Connor made a lot of friends as a result of that commitment, according to former SORS President Sharon Mayers Schwarz. Mayers Schwarz recalled remarking to Connor that she was like the mayor of the village after hearing dozens of people call out to her while riding in a St. Patrick’s Day parade. Everyone around town loved her, Mayers Schwarz said.

That included Mayers Schwarz, who developed a close friendship with Connor while riding in the ambulance with her for nearly 30 years. She said she has many fond memories of working with her, from delivering babies to saving a person’s life with CPR. She said sometimes they would get calls while swimming in the pool, so they would have to run out, pull their jumpsuits on and dash to the rig without even drying off.

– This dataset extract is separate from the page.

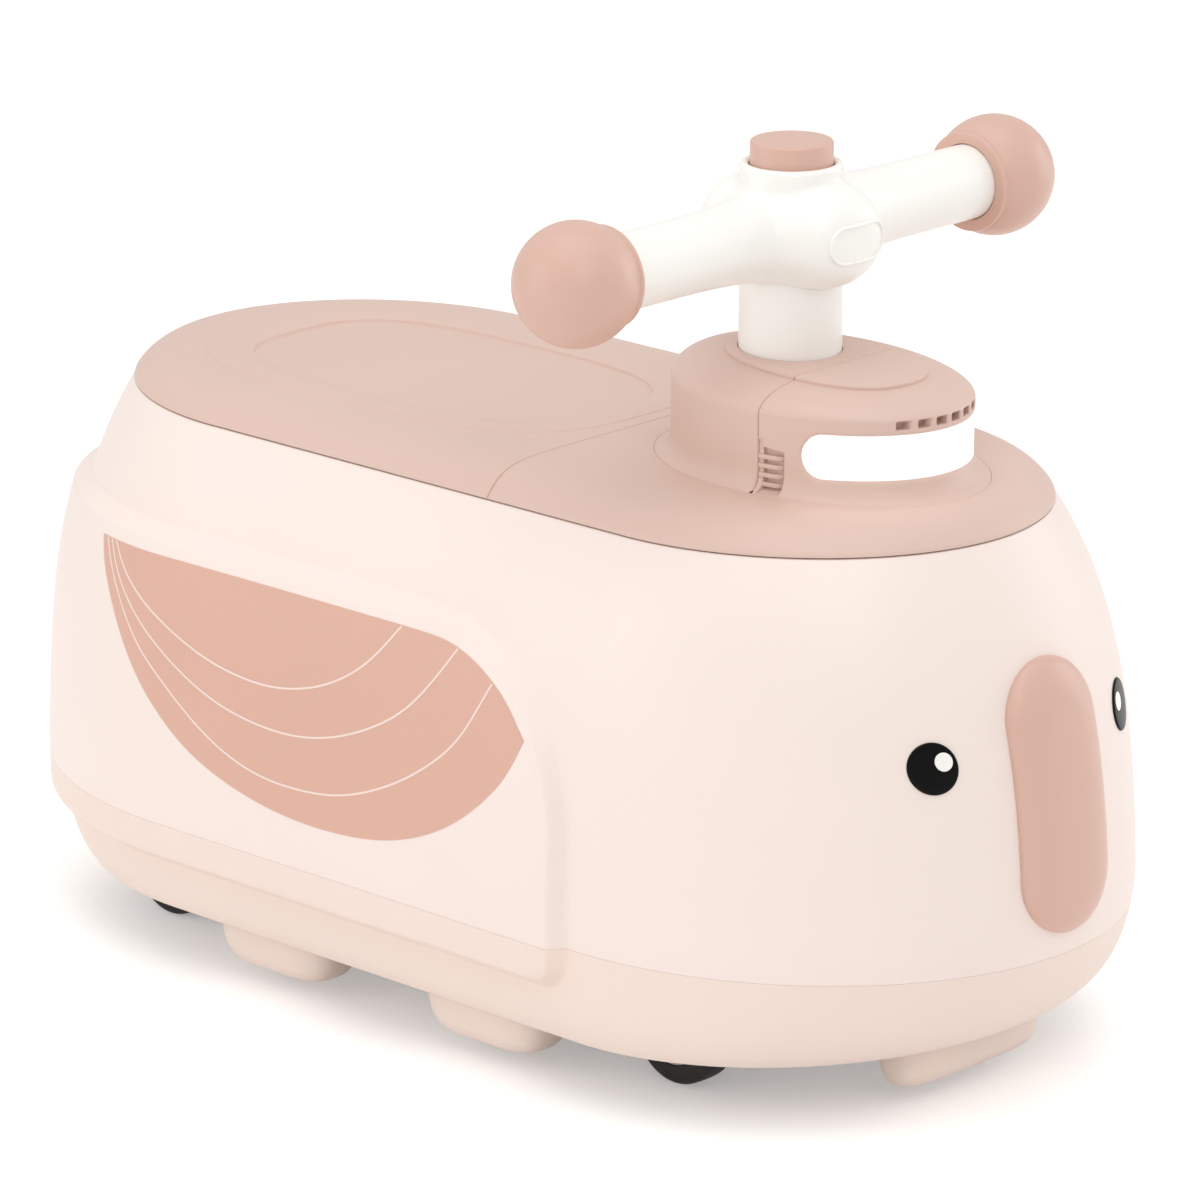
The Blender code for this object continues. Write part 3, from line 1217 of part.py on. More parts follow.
def make_wheels(rubber, grey):
    half = WHEEL_WIDTH / 2
    edge = WHEEL_RADIUS - TYRE_ROUND
    tyre = [(WHEEL_HUB_RADIUS + GAP, half), (edge, half), (WHEEL_RADIUS, half - TYRE_ROUND),
            (WHEEL_RADIUS, TYRE_ROUND - half), (edge, -half), (WHEEL_HUB_RADIUS + GAP, -half)]
    bore = AXLE_RADIUS + GAP
    rim = WHEEL_HUB_RADIUS - HUB_RIM
    nose = AXLE_RADIUS + HUB_RIM
    hub = [(WHEEL_HUB_RADIUS, half), (WHEEL_HUB_RADIUS, -half), (rim, -half), (nose, HUB_DISH - half),
           (nose, -half), (bore, -half), (bore, half), (nose, half), (nose, half - HUB_DISH), (rim, half)]
    for end, x in (("front", FRONT_AXLE_X), ("rear", REAR_AXLE_X)):
        for side, label in ((1, "left"), (-1, "right")):
            spot = (x, side * WHEEL_Y, AXLE_Z)
            turned(f"{end}_{label}_tyre", tyre, spot, rubber, along_y=True, steps=WHEEL_STEPS, bored=True)
            turned(f"{end}_{label}_wheel_hub", hub, spot, grey, along_y=True, steps=ROUND_STEPS,
                   bored=True)


def nose_pad(name, centre, outline, layers, material, crest=0):
    """A pad laid on the nose: (across, up, offset) outline, shrunk and raised layer by layer."""
    rings = []
    for reach, proud in layers:
        rings.append([tuple(nose_point(centre[0] + reach * across, centre[1] + offset + reach * up, proud))
                      for across, up, offset in outline])
    return loft(name, rings, material, crest=crest)


def make_trunk(pink):
    """The standing stadium on the nose, rounded over all its edge."""
    straight = TRUNK_HALF_HEIGHT - TRUNK_HALF_WIDTH
    arc = [math.pi * i / (TRUNK_STEPS - 1) for i in range(TRUNK_STEPS)]
    outline = [(math.cos(angle), math.sin(angle), straight) for angle in arc]
    outline += [(-1.0, 0.0, straight * (1 - 2 * share)) for share in shares(TRUNK_SIDE_STEPS)[1:-1]]
    outline += [(-across, -up, -offset) for across, up, offset in outline]
    layers = [(TRUNK_HALF_WIDTH * share, GAP) for share in TRUNK_BACK_SHARES]
    for share in shares(4):
        angle = share * math.pi / 2
        layers.append((TRUNK_HALF_WIDTH - TRUNK_ROUND * (1 - math.cos(angle)),
                       GAP + TRUNK_EDGE + (TRUNK_PROUD - TRUNK_EDGE) * math.sin(angle)))
    layers.append((TRUNK_HALF_WIDTH * TRUNK_BACK_SHARES[0], GAP + TRUNK_PROUD))
    return nose_pad("trunk", (0, TRUNK_Z), outline, layers, pink, TRUNK_STEPS // 2)


def make_eye(side, black, white):
    label = "left" if side > 0 else "right"
    outline = [(EYE_SQUASH * math.cos(angle), math.sin(angle), 0.0)
               for angle in (2 * math.pi * i / ROUND_STEPS for i in range(ROUND_STEPS))]
    thick = EYE_PROUD
    layers = [(EYE_MIDDLE, GAP), (EYE_RADIUS, GAP), (EYE_RADIUS, GAP + thick / 2),
              (EYE_RADIUS - EYE_EDGE, GAP + thick), (EYE_MIDDLE, GAP + thick)]
    nose_pad(f"eye_{label}", (side * EYE_Y, EYE_Z), outline, layers, black)
    seat = 2 * GAP + thick
    flat = [(GLINT_RADIUS, seat), (GLINT_RADIUS, seat + GLINT_PROUD)]
    centre = (side * (EYE_Y - GLINT_SHIFT_Y), EYE_Z + GLINT_SHIFT_Z)
    nose_pad(f"eye_glint_{label}", centre, outline, flat, white)


def gather(names, parent):
    for name in names:
        ride(bpy.data.objects[name], parent)


def make_pivots():
    """Empties on the joint axes carry the pieces that move."""
    steering = pivot("steering_axis", (STEER_X, 0, 0))
    gather(["steering_column", "steering_shaft", "handlebar", "hub_plate", "grip_left", "grip_right",
            "horn_switch", "horn_spring", "front_axle_carrier", "shaft_nut", "front_axle",
            "front_left_axle_cap", "front_right_axle_cap"], steering)
    gather(["horn_button"], pivot("button_axis", (STEER_X, 0, BUTTON_TOP_Z), steering))
    gather(["seat_lid"], pivot("lid_axis", (HINGE_X, 0, HINGE_Z)))
    for end, x, parent in (("front", FRONT_AXLE_X, steering), ("rear", REAR_AXLE_X, None)):
        for side, label in ((1, "left"), (-1, "right")):
            axis = pivot(f"{end}_{label}_wheel_axis", (x, side * WHEEL_Y, AXLE_Z), parent)
            gather([f"{end}_{label}_tyre", f"{end}_{label}_wheel_hub"], axis)


def main():
    clear_scene()
    cream = finish("cream_plastic", "F5E4DE", 0.42)
    peach = finish("peach_plastic", "F1DDD2", 0.45)
    pink = finish("dusty_pink_plastic", "DCBAB0", 0.50)
    white = finish("white_plastic", "F6F4F0", 0.35)
    black = finish("black_enamel", "16120F", 0.25)
    rubber = finish("black_rubber", "1D1A18", 0.75)
    grey = finish("grey_nylon", "A9A7A6", 0.50)
    dark = finish("grey_abs", "55565A", 0.55)
    green = finish("circuit_board", "2F5D44", 0.60)
    steel = finish("zinc_steel", "B9BBBE", 0.30, metallic=1.0)
    acetal = finish("white_acetal", "EDEAE2", 0.40)
    lens = finish("lamp_white", "FDFDFD", 0.30)
    liner = finish("liner_plastic", "E9D6CC", 0.50)
    make_upper_shell(cream)
    make_chassis(peach)
    make_screws(steel)
    make_seat_lid(pink)
    make_hinge_pin(steel)
    make_front_cover(pink)
    make_tub(liner)
    far = 4 * HOUSE_HALF_LENGTH
    make_housing_half("housing_rear", pink, -far, HOUSE_SPLIT_X - GAP)
    make_housing_front(pink)
    make_lens(lens)
    make_inside_housing(dark, steel, green, acetal)
    make_handlebar(white)
    make_badge(white)
    make_column(white)
    make_grip(1, pink)
    make_grip(-1, pink)
    make_button(pink)
    make_switch(green, steel)
    make_shaft(steel)
    make_carrier(dark, steel, acetal)
    make_axle("front", FRONT_AXLE_X, steel)
    make_axle("rear", REAR_AXLE_X, steel)
    make_wheels(rubber, grey)
    make_trunk(pink)
    make_eye(1, black, white)
    make_eye(-1, black, white)
    make_pivots()


main()
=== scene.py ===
import math

import bmesh
import bpy
import numpy as np
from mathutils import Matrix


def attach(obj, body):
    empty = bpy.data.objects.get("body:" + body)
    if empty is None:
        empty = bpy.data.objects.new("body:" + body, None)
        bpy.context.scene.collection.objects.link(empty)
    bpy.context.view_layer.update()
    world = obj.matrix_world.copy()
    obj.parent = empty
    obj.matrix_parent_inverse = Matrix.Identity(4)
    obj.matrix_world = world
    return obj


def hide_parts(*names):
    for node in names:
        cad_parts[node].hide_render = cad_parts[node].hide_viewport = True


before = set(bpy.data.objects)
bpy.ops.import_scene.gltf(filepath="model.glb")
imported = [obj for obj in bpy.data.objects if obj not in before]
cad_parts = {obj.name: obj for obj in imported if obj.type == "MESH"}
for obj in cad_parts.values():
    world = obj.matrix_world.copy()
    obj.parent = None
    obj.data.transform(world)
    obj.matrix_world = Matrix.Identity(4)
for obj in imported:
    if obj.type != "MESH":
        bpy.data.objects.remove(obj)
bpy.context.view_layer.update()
print("stage: frame loaded")


class Settings(dict):
    # a piece's settings dictionary, with entries that also read as attributes
    __getattr__ = dict.__getitem__


cameraView = Settings(place=(2.242, -2.353, 1.184), tilt=72.93, turn=43.48, lens=210, sensor=36)
cameraData = bpy.data.cameras.new("camera")
cameraData.lens = cameraView.lens
cameraData.sensor_width = cameraView.sensor
camera = bpy.data.objects.new("camera", cameraData)
camera.location = cameraView.place
camera.rotation_euler = (math.radians(cameraView.tilt), 0, math.radians(cameraView.turn))
bpy.context.scene.collection.objects.link(camera)
bpy.context.scene.camera = camera
bpy.context.scene.view_settings.view_transform = "Standard"


def toLinear(hexColour):
    channels = np.array([int(hexColour[i:i + 2], 16) / 255 for i in (0, 2, 4)])
    linear = np.where(channels <= 0.04045, channels / 12.92, ((channels + 0.055) / 1.055) ** 2.4)
    return (*linear.tolist(), 1.0)


def feed(tree, node, inputs):
    for key, value in inputs.items():
        if isinstance(value, bpy.types.NodeSocket):
            tree.links.new(value, node.inputs[key])
        else:
            node.inputs[key].default_value = value


def addNode(tree, kind, inputs=None, **settings):
    node = tree.nodes.new(kind)
    for key, value in settings.items():
        setattr(node, key, value)
    feed(tree, node, inputs or {})
    return node


def newMaterial(name):
    material = bpy.data.materials.new(name)
    material.use_nodes = True
    tree = material.node_tree
    return material, tree, tree.nodes["Principled BSDF"], addNode(tree, "ShaderNodeTexCoord").outputs["Object"]


plasticLook = Settings(cloudScale=14.0, grainScale=0.7, roughSpread=0.04, bump=0.5, ior=1.49)


def plasticMaterial(name, hexColour, roughness, grain=0.0007, tint=0.02, depth=0.00002, mirror=0.5):
    # injection-moulded plastic with a fine eroded grain: a soft satin sheen that stays even,
    # with a barely seen cloudiness of the pigment over a few centimetres
    material, tree, shader, place = newMaterial(name)
    look, colour = plasticLook, toLinear(hexColour)[:3]
    cloud = addNode(tree, "ShaderNodeTexNoise", {"Vector": place, "Scale": look.cloudScale, "Detail": 2.0})
    darker, lighter = ((*(min(c * share, 1.0) for c in colour), 1.0) for share in (1 - tint, 1 + tint))
    pigment = addNode(tree, "ShaderNodeMix", {0: cloud.outputs["Fac"], 6: darker, 7: lighter}, data_type="RGBA")
    fine = addNode(tree, "ShaderNodeTexNoise", {"Vector": place, "Scale": look.grainScale / grain, "Detail": 1.0})
    spread = addNode(tree, "ShaderNodeMapRange", {
        "Value": fine.outputs["Fac"], "To Min": roughness - look.roughSpread, "To Max": roughness + look.roughSpread})
    bump = addNode(tree, "ShaderNodeBump", {"Height": fine.outputs["Fac"], "Strength": look.bump, "Distance": depth})
    feed(tree, shader, {"Base Color": pigment.outputs[2], "Roughness": spread.outputs["Result"],
                        "Normal": bump.outputs["Normal"], "IOR": look.ior, "Specular IOR Level": mirror})
    return material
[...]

“It’s difficult because every time I see one of our rigs in town, I have so many memories of Mary and me riding together all those years,” Mayers Schwarz told the News-Record in a July 24 phone interview. “She will be missed.”

That sentiment was echoed by former SORS President Lawrence Bernstein, who served as Connor’s crew chief when she first started volunteering. After years working together, Bernstein told the News-Record he will always remember her as a “fabulous” worker and as a person who was adroit at her job and treated everyone with the utmost respect. Overall, he said he cannot praise her enough for her contributions to the squad.

“She was the best,” Bernstein said in a July 27 phone interview. “She did more for the squad than any other individual in the history of the squad.”

Connor is survived by her sister, Jane O’Donoghue; her nephew, John O’Donoghue; her cousin, Henry Touhey; and many nieces and nephews. She was preceded in death by her parents, niece and four brothers, including Peter Connor, who posthumously won the Congressional Medal of Honor for diving on top of a grenade in Vietnam. The Peter S. Connor Memorial Swimming Pool was named in his honor.